* Task goal
Give back, exactly as it appears, the run of lines opening with the one containing "translate([0, bud_z - PASS])" and closing with the one containing "if empty is". Nothing outside that run should appear.

* Source data
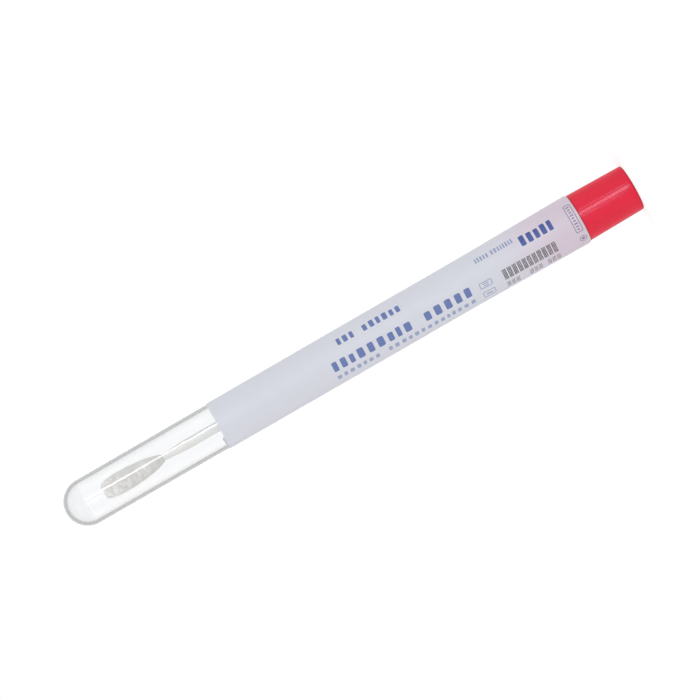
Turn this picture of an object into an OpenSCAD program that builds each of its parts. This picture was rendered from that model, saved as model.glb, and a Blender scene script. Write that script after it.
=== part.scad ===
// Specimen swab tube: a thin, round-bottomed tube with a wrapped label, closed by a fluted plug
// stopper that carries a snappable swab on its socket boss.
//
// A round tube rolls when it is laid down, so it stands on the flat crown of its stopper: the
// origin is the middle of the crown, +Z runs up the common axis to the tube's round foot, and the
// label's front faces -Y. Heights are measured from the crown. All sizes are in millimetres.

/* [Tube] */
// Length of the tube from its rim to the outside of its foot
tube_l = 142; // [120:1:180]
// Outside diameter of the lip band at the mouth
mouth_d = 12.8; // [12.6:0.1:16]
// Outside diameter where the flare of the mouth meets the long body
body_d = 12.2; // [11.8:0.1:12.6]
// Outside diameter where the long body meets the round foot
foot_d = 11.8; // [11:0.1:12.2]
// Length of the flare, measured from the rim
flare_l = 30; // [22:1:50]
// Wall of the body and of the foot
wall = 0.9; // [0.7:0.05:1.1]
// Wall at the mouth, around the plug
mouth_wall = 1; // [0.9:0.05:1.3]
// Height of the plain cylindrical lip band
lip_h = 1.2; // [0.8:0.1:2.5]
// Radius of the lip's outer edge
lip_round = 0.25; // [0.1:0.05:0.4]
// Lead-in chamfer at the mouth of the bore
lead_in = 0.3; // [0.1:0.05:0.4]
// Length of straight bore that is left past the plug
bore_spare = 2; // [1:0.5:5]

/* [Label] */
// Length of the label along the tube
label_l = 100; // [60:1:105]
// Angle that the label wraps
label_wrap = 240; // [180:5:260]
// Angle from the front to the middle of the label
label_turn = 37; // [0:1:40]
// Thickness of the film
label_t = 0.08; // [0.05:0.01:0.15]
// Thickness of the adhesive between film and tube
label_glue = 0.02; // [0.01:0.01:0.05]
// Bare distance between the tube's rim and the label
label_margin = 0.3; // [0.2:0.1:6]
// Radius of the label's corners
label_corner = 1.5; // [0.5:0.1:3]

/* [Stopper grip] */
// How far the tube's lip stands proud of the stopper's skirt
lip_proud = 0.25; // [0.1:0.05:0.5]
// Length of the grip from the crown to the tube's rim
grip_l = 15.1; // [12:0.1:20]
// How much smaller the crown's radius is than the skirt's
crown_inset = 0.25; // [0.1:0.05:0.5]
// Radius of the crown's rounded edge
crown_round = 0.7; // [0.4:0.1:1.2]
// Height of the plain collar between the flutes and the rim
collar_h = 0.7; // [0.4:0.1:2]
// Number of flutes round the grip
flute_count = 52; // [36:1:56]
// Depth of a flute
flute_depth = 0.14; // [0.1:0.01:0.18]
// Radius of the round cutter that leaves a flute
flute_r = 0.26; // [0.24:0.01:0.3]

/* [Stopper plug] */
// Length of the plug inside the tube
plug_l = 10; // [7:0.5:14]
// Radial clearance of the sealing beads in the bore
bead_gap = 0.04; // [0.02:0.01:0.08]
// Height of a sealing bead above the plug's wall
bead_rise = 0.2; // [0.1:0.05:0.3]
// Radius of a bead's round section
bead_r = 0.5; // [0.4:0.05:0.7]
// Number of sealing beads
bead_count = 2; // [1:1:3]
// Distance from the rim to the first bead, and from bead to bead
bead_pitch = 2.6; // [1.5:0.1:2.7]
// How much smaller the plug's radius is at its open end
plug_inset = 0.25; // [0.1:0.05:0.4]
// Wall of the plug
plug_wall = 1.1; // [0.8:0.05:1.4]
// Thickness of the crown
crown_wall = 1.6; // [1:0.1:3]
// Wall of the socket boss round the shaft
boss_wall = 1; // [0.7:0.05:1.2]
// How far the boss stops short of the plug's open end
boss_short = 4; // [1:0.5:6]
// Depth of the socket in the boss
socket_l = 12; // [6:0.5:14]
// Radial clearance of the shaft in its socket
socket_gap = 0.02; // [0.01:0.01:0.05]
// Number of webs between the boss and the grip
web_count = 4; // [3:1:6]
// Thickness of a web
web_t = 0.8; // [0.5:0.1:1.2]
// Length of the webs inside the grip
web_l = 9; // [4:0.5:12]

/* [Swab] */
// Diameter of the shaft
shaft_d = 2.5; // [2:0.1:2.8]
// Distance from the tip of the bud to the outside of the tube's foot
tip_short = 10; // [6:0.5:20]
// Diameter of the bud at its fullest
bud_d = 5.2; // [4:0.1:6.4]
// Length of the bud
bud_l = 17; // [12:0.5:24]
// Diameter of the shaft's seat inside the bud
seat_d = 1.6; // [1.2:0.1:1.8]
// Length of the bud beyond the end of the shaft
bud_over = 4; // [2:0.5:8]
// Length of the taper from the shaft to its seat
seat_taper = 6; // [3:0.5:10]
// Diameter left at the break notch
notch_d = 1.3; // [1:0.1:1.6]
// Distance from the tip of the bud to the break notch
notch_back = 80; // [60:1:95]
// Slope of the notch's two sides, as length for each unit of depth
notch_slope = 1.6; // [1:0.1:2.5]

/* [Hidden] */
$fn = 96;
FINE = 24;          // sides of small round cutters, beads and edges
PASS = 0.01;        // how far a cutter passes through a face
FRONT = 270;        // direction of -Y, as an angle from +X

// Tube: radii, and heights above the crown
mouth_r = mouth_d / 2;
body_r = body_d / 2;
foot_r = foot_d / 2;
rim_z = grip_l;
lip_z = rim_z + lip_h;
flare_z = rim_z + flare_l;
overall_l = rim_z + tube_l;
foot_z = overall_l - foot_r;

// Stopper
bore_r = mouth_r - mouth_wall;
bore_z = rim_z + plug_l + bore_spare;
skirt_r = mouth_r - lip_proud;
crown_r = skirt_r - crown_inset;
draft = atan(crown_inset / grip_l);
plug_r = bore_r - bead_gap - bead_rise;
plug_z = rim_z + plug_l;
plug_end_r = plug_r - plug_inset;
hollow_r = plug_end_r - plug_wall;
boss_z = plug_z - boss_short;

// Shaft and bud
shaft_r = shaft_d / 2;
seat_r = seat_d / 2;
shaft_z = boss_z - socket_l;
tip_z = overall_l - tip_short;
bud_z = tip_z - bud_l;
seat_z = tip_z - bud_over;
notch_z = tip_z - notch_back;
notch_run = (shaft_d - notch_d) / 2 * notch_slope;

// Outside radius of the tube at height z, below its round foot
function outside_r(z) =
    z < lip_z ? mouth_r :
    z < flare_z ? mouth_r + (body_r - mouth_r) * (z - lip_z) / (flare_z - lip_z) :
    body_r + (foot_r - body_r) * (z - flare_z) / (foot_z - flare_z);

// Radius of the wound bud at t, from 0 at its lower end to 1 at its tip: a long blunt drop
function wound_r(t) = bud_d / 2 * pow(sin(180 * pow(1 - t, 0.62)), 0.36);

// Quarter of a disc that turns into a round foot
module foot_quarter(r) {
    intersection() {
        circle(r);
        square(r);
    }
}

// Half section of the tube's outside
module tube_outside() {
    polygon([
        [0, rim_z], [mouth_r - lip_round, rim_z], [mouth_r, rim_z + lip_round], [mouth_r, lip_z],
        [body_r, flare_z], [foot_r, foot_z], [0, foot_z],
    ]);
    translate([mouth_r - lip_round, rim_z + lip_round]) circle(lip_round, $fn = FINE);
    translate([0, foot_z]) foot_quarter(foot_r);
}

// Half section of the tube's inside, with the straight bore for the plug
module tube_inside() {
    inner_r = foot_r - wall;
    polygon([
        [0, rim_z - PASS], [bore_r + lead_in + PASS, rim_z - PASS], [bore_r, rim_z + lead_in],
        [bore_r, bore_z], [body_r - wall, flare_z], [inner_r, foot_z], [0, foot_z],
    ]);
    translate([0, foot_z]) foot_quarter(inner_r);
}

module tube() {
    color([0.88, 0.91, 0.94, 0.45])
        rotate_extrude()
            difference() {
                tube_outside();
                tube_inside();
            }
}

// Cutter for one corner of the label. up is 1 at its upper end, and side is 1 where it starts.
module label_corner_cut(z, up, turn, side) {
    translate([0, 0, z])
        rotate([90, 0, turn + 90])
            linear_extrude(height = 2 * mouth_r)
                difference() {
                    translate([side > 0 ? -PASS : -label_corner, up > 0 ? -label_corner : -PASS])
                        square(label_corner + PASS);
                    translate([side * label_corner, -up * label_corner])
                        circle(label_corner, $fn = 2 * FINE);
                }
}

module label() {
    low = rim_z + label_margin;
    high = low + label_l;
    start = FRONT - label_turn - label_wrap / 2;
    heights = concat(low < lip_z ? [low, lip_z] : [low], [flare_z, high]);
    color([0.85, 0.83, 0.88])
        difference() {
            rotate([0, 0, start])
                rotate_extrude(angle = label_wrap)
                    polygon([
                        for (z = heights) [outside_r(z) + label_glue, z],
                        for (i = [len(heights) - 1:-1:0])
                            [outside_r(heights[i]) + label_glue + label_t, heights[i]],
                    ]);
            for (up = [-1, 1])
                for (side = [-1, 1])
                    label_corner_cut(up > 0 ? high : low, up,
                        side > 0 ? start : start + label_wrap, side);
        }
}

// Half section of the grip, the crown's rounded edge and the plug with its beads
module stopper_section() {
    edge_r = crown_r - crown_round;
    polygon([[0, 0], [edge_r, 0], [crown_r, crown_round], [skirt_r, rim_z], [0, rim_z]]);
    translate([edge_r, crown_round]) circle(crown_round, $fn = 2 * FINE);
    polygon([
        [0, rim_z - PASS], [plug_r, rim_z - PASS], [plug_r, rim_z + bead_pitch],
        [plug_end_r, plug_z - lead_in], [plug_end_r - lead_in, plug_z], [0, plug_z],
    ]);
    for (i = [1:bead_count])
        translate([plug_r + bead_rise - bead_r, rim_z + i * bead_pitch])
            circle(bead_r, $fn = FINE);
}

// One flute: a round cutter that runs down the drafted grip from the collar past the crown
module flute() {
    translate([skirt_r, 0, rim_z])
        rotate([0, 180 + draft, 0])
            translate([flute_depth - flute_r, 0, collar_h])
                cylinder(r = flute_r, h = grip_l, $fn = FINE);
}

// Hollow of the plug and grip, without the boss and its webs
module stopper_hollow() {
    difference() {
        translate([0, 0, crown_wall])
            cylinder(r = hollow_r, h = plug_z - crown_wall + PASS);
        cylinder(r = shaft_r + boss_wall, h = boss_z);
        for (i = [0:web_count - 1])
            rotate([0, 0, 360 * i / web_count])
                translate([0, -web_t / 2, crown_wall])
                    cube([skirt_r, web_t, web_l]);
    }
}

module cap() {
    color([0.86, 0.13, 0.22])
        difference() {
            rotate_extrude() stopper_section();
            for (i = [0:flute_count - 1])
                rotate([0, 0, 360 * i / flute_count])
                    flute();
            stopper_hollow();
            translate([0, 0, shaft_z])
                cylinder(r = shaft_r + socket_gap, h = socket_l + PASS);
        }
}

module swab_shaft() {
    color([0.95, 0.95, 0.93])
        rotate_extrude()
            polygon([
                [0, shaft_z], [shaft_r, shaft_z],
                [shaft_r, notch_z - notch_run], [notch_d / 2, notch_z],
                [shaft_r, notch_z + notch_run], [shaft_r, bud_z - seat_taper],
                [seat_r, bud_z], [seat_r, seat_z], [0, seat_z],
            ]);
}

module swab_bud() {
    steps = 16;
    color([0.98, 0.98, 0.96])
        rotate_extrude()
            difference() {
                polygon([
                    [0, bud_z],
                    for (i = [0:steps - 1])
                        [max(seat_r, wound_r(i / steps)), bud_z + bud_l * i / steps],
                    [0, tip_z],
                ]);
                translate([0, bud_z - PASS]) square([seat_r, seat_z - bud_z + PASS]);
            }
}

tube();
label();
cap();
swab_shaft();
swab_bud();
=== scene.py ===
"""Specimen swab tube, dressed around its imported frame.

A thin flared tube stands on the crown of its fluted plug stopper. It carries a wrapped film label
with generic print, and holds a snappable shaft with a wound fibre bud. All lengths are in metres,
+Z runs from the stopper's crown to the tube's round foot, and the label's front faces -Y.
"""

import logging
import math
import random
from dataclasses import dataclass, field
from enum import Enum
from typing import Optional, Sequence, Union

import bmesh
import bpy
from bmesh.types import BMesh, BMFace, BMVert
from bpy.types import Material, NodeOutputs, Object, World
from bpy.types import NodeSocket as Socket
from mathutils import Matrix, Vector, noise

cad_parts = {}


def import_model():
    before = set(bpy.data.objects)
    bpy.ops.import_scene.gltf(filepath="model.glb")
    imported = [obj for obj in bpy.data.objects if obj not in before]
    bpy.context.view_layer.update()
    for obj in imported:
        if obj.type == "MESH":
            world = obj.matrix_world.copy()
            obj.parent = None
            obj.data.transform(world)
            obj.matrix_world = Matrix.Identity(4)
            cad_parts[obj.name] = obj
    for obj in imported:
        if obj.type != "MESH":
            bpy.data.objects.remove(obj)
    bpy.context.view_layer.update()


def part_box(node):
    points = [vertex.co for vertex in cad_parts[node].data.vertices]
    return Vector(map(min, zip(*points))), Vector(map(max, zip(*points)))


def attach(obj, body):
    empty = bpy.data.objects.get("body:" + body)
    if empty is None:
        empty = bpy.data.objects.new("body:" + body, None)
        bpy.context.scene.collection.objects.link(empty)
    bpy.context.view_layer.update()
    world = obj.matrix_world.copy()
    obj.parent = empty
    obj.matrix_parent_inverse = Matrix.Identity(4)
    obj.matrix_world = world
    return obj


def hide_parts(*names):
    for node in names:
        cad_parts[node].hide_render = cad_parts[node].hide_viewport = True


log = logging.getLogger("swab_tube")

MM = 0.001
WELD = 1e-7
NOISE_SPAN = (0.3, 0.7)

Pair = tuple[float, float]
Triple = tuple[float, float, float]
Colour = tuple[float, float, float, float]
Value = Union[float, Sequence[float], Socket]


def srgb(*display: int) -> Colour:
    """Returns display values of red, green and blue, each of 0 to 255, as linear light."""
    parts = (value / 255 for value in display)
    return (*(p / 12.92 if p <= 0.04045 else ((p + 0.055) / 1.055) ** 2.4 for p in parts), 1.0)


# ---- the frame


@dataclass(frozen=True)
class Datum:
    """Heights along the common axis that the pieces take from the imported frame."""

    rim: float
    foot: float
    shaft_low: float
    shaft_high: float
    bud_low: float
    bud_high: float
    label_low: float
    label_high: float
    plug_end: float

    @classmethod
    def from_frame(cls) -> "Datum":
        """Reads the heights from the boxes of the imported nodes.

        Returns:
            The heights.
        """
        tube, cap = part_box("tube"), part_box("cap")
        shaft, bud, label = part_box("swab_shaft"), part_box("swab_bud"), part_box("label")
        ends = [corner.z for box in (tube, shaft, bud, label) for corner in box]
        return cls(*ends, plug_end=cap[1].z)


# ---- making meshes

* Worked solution
                translate([0, bud_z - PASS]) square([seat_r, seat_z - bud_z + PASS]);
            }
}

tube();
label();
cap();
swab_shaft();
swab_bud();
=== scene.py ===
"""Specimen swab tube, dressed around its imported frame.

A thin flared tube stands on the crown of its fluted plug stopper. It carries a wrapped film label
with generic print, and holds a snappable shaft with a wound fibre bud. All lengths are in metres,
+Z runs from the stopper's crown to the tube's round foot, and the label's front faces -Y.
"""

import logging
import math
import random
from dataclasses import dataclass, field
from enum import Enum
from typing import Optional, Sequence, Union

import bmesh
import bpy
from bmesh.types import BMesh, BMFace, BMVert
from bpy.types import Material, NodeOutputs, Object, World
from bpy.types import NodeSocket as Socket
from mathutils import Matrix, Vector, noise

cad_parts = {}


def import_model():
    before = set(bpy.data.objects)
    bpy.ops.import_scene.gltf(filepath="model.glb")
    imported = [obj for obj in bpy.data.objects if obj not in before]
    bpy.context.view_layer.update()
    for obj in imported:
        if obj.type == "MESH":
            world = obj.matrix_world.copy()
            obj.parent = None
            obj.data.transform(world)
            obj.matrix_world = Matrix.Identity(4)
            cad_parts[obj.name] = obj
    for obj in imported:
        if obj.type != "MESH":
            bpy.data.objects.remove(obj)
    bpy.context.view_layer.update()


def part_box(node):
    points = [vertex.co for vertex in cad_parts[node].data.vertices]
    return Vector(map(min, zip(*points))), Vector(map(max, zip(*points)))


def attach(obj, body):
    empty = bpy.data.objects.get("body:" + body)
    if empty is None:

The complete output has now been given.